# HijackThis helpers take note please concerning HijackThis (file missing) entries



## Cookiegal (Aug 27, 2003)

Thanks to CalamityJane for permission to reproduce this text here. Note that this applies for the entries flagged as (no file) as well. 

You will see (file missing) in some of the lines in different sections. You can only rely on that to be true in the sections for BHOs and Toolbars (02s & 03s)

When you see (file missing) in other sections, it may really NOT be missing. You will see it in the 09's and the 023s especially. The only time you should fix the (file missing) in those sections is IF AND ONLY IF you see a *bad* file there. Be aware that "fixing" doesn't remove the malware either. It's important to have them manually delete the file as well (plus any other recommended removal methods)

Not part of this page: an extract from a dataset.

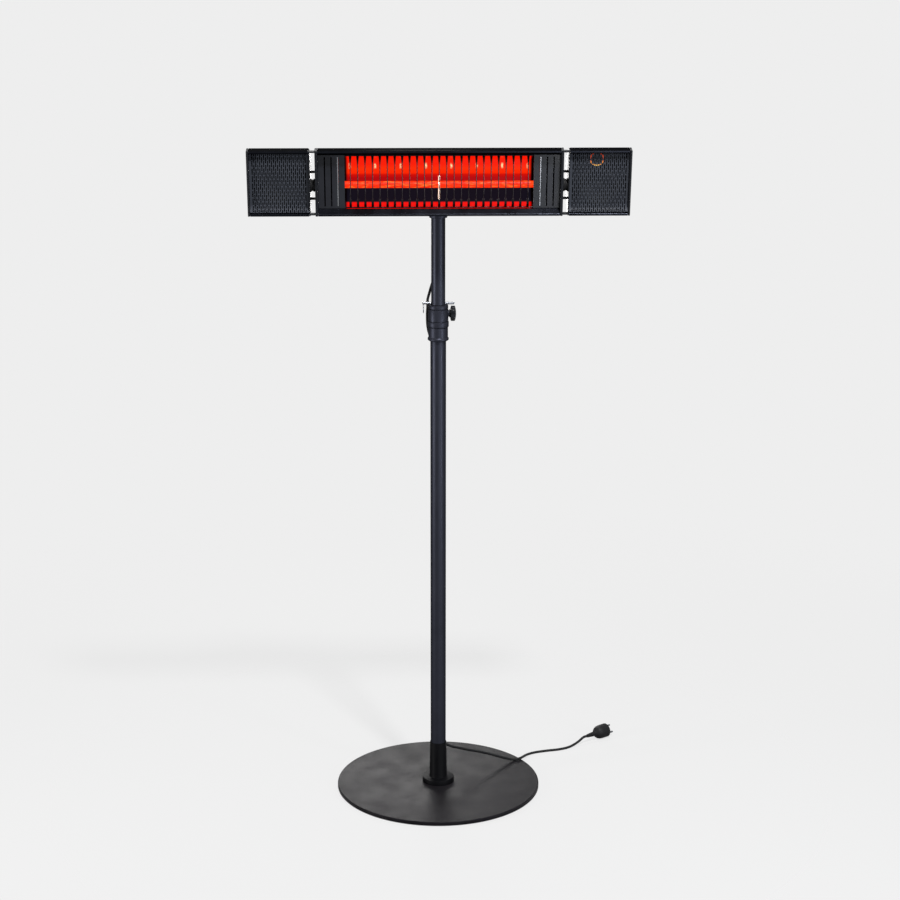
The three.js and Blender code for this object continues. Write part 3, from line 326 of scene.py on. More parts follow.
def add_node(tree, kind, inputs=None, **settings):
    """Adds a node with its own settings and its inputs."""
    node = tree.nodes.new(kind)
    for setting, value in settings.items():
        setattr(node, setting, value)
    feed(node, inputs or {})
    return node


def maths(tree, operation, first, second=0.0):
    return add_node(tree, "ShaderNodeMath", {0: first, 1: second}, operation=operation).outputs[0]


def remap(tree, value, low, high, first=0.0, last=1.0):
    """Turns the range from low to high into that from first to last, and holds it at the ends."""
    ranges = {"Value": value, "From Min": low, "From Max": high, "To Min": first, "To Max": last}
    return add_node(tree, "ShaderNodeMapRange", ranges).outputs[0]


def noise(tree, place, size, detail):
    """Noise whose features have a real size."""
    inputs = {"Vector": place, "Scale": 1 / size, "Detail": detail}
    return add_node(tree, "ShaderNodeTexNoise", inputs).outputs["Fac"]


def object_place(tree):
    return add_node(tree, "ShaderNodeTexCoord").outputs["Object"]


def mapped(tree, place, **inputs):
    """A place moved, turned or stretched by a Mapping node's own inputs."""
    return add_node(tree, "ShaderNodeMapping", {"Vector": place, **inputs}).outputs["Vector"]


def section_place(tree):
    """The section's own coordinates in a material, as separate outputs."""
    level = mapped(tree, mapped(tree, object_place(tree), Location=-PIVOT), Rotation=(-STORED_TILT, 0, 0))
    local = mapped(tree, level, Location=-SECTION_ORIGIN)
    return add_node(tree, "ShaderNodeSeparateXYZ", {"Vector": local}).outputs


def ramp(tree, value, stops):
    """Colours along a value: each stop is a place and the hex colour there."""
    low, high = stops[0][0], stops[-1][0]
    node = add_node(tree, "ShaderNodeValToRGB", {"Fac": remap(tree, value, low, high)})
    node.color_ramp.interpolation = "EASE"
    elements = node.color_ramp.elements
    elements.remove(elements[1])
    for index, (place, colour) in enumerate(stops):
        at = (place - low) / (high - low)
        element = elements.new(at) if index else elements[0]
        element.position = at
        element.color = (*linear(colour), 1)
    return node.outputs["Color"]


def band(tree, value, middle, half, soft):
    """1 within half of the middle, falling to 0 over a soft edge."""
    distance = maths(tree, "ABSOLUTE", maths(tree, "SUBTRACT", value, middle))
    return remap(tree, distance, half, half + soft, 1.0, 0.0)


def bare_finish(name, colour, roughness, metallic=0.0, level=0.5, **sockets):
    """A material with the values that are the same all over it set on the shader's own sockets."""
    material = bpy.data.materials.new(name)
    material.use_nodes = True
    shader = material.node_tree.nodes["Principled BSDF"]
    feed(shader, {"Base Color": (*linear(colour), 1), "Roughness": roughness, "Metallic": metallic,
                  "Specular IOR Level": level, **sockets})
    material.diffuse_color = (*linear(colour), 1)
    return material, material.node_tree, shader


PATCH_GRAINS = 40  # grains across a patch of one tone
GLOSS_SPREAD = 0.06  # how far a patch's roughness lies above or below the finish's own


def grained(name, colour, roughness, grain, depth, tone=0.12, stretch=(1, 1, 1), **sockets):
    """A finish with a grain of a real size that shows in its bump, its tone and its gloss."""
    material, tree, shader = bare_finish(name, colour, roughness, **sockets)
    place = mapped(tree, object_place(tree), Scale=stretch)
    fine = noise(tree, place, grain, 3.0)
    patches = noise(tree, place, PATCH_GRAINS * grain, 2.0)
    bump = add_node(tree, "ShaderNodeBump", {"Height": fine, "Strength": 1.0, "Distance": depth})
    share = remap(tree, maths(tree, "ADD", fine, patches), 0.7, 1.3)
    tones = add_node(tree, "ShaderNodeValToRGB", {"Fac": share})
    middle = Vector(linear(colour))
    dark, light = tones.color_ramp.elements
    dark.color = (*(middle * (1 - tone)), 1)
    light.color = (*(middle * (1 + tone)), 1)
    gloss = remap(tree, patches, 0.3, 0.7, roughness - GLOSS_SPREAD, roughness + GLOSS_SPREAD)
    feed(shader, {"Normal": bump.outputs["Normal"], "Base Color": tones.outputs["Color"], "Roughness": gloss})
    return material


# The lamp's reflection painted on the rolled sheet as glow: millimetres above the middle of the face, and the
# painted colour there, with a painted dark band in the fold.
PAINTED_LAMP_REFLECTION_BY_HEIGHT = (
    (-70, "#d80600"), (-59, "#fa0c04"), (-56.5, "#10121c"), (-35.5, "#10121c"), (-33.5, "#b00406"),
    (-12, "#b40408"), (-5, "#cc0c06"), (2, "#fc2803"), (10, "#fc2c03"), (24, "#fa1c02"), (60, "#e80800"),
)
PAINTED_GLOW_HALF = 211 * MM  # half of the width where the painted glow shows
PAINTED_GLINT_PITCH = 59 * MM  # between the painted glints, small bright marks that stand for sparks of the lamp
# Height of the painted glints above the middle of the face.
PAINTED_GLINT_HEIGHT = 18 * MM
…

Except for the 02 & 03 Sections, good items listed in other sections with (file missing) should be left alone. Most often they ARE there but HJT doesn't see the file.


----------



## dvk01 (Dec 14, 2002)

Adding to this

BE VERY VERY careful with any O10 entry and DO NOT automatically fix or sugest using LSPfix on entries like 
O10 - Broken Internet access because of LSP provider 'avsda.dll' missing

check carefuly the dll name and make sure it's a malware one and not a legit entry like the one here

The missing is becase the winsock catalog doesn't read it properly but it is always there


----------